Aim:
Reproduce the complete listing without any deviation.

Recorded data:
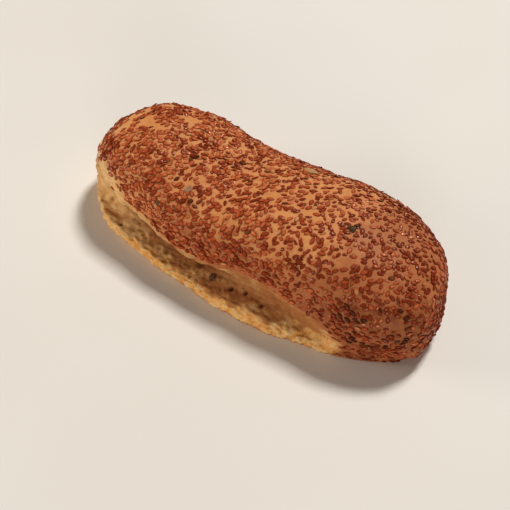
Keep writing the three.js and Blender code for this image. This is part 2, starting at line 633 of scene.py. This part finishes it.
@dataclass
class Loaf:
    """The loaf's skin: the CAD solid with the fine relief and the regions of a real crust.

    Lengths are in millimetres. A pair of values says where a region's mask is 0 and where it is 1.
    """

    lines: LoafLines = field(default_factory=LoafLines)
    lanes: tuple[Patch, ...] = (  # bare places between the seeds
        Patch(24, 10, 32, 4.5),
        Patch(35, -5, 30, 4),
        Patch(9, -4, 16, 5),
        Patch(30, 19, 20, 3.5),
        Patch(19, -15, 12, 4),
        Patch(67, -22, 9, 6),
        Patch(-59, 8, 12, 5, 0),
        Patch(104, -29, 14, 5, 28),
        Patch(-98, 0, 20, 9, 60),
        Patch(-96, 14, 22, 9, 70),
        Patch(-85, 8, 12, 13, 60),
        Patch(-74, 6, 16, 7, 30),
        Patch(-63, 22, 14, 8, 30),
        Patch(-84, 25, 12, 6, 30),
    )
    voxel: float = 0.9
    sink: float = 1.0  # room for the seeds inside the CAD solid
    margin: Triple = (0.8, 0.7, 0.0)  # kept free inside the CAD box
    halo_rounds: int = 3
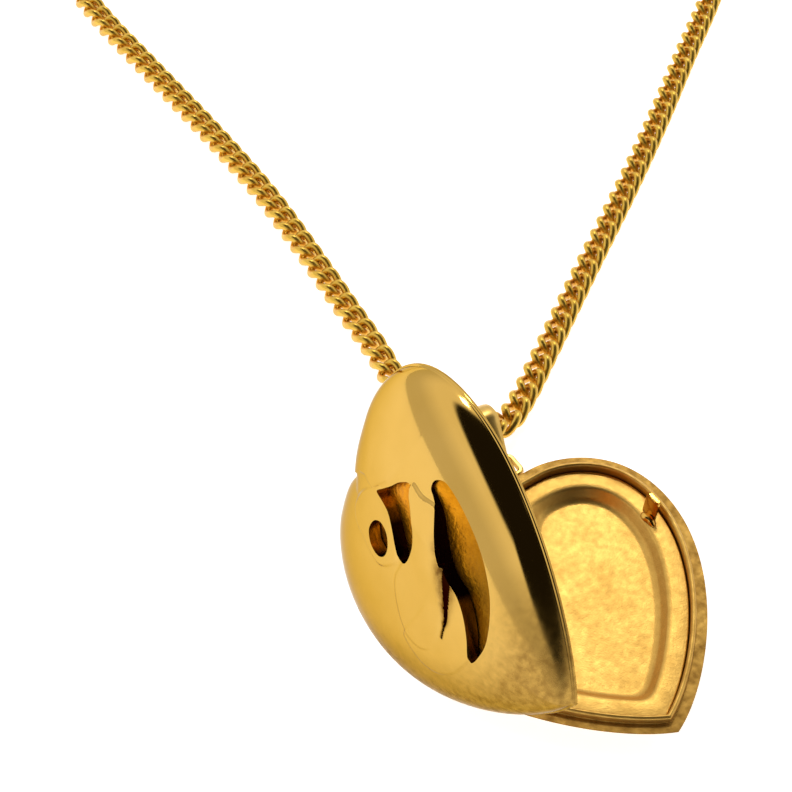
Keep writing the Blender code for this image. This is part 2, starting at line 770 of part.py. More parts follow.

Correct response:
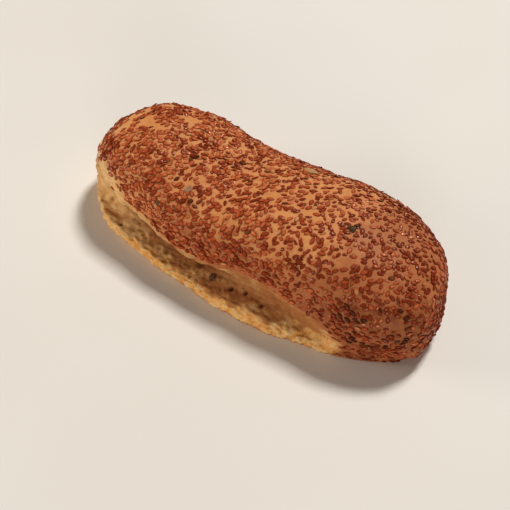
Keep writing the three.js and Blender code for this image. This is part 2, starting at line 633 of scene.py. This part finishes it.
@dataclass
class Loaf:
    """The loaf's skin: the CAD solid with the fine relief and the regions of a real crust.

    Lengths are in millimetres. A pair of values says where a region's mask is 0 and where it is 1.
    """

    lines: LoafLines = field(default_factory=LoafLines)
    lanes: tuple[Patch, ...] = (  # bare places between the seeds
        Patch(24, 10, 32, 4.5),
        Patch(35, -5, 30, 4),
        Patch(9, -4, 16, 5),
        Patch(30, 19, 20, 3.5),
        Patch(19, -15, 12, 4),
        Patch(67, -22, 9, 6),
        Patch(-59, 8, 12, 5, 0),
        Patch(104, -29, 14, 5, 28),
        Patch(-98, 0, 20, 9, 60),
        Patch(-96, 14, 22, 9, 70),
        Patch(-85, 8, 12, 13, 60),
        Patch(-74, 6, 16, 7, 30),
        Patch(-63, 22, 14, 8, 30),
        Patch(-84, 25, 12, 6, 30),
    )
    voxel: float = 0.9
    sink: float = 1.0  # room for the seeds inside the CAD solid
    margin: Triple = (0.8, 0.7, 0.0)  # kept free inside the CAD box
    halo_rounds: int = 3
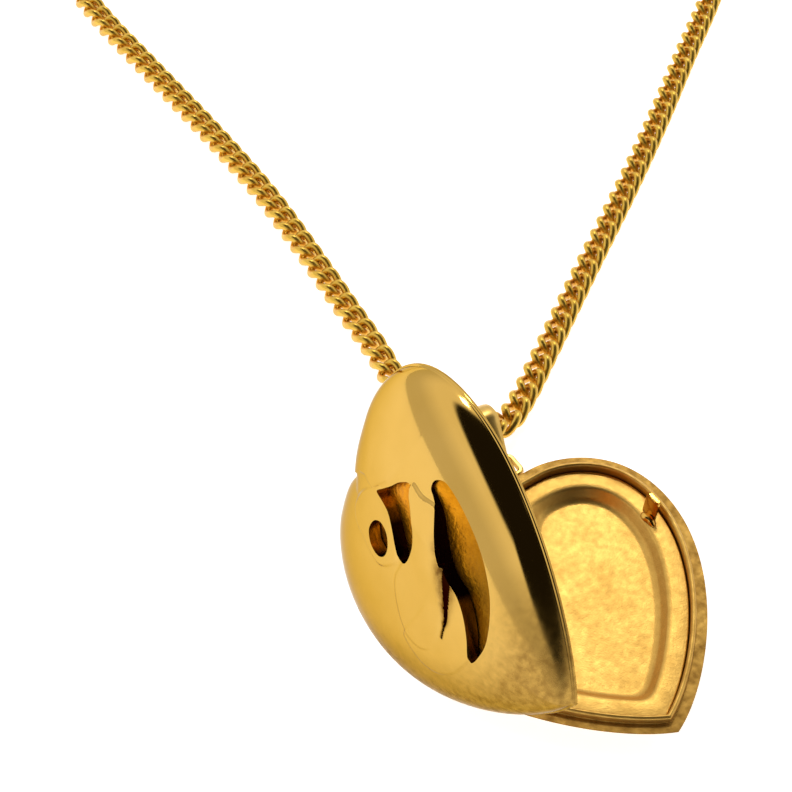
Keep writing the Blender code for this image. This is part 2, starting at line 770 of part.py. More parts follow.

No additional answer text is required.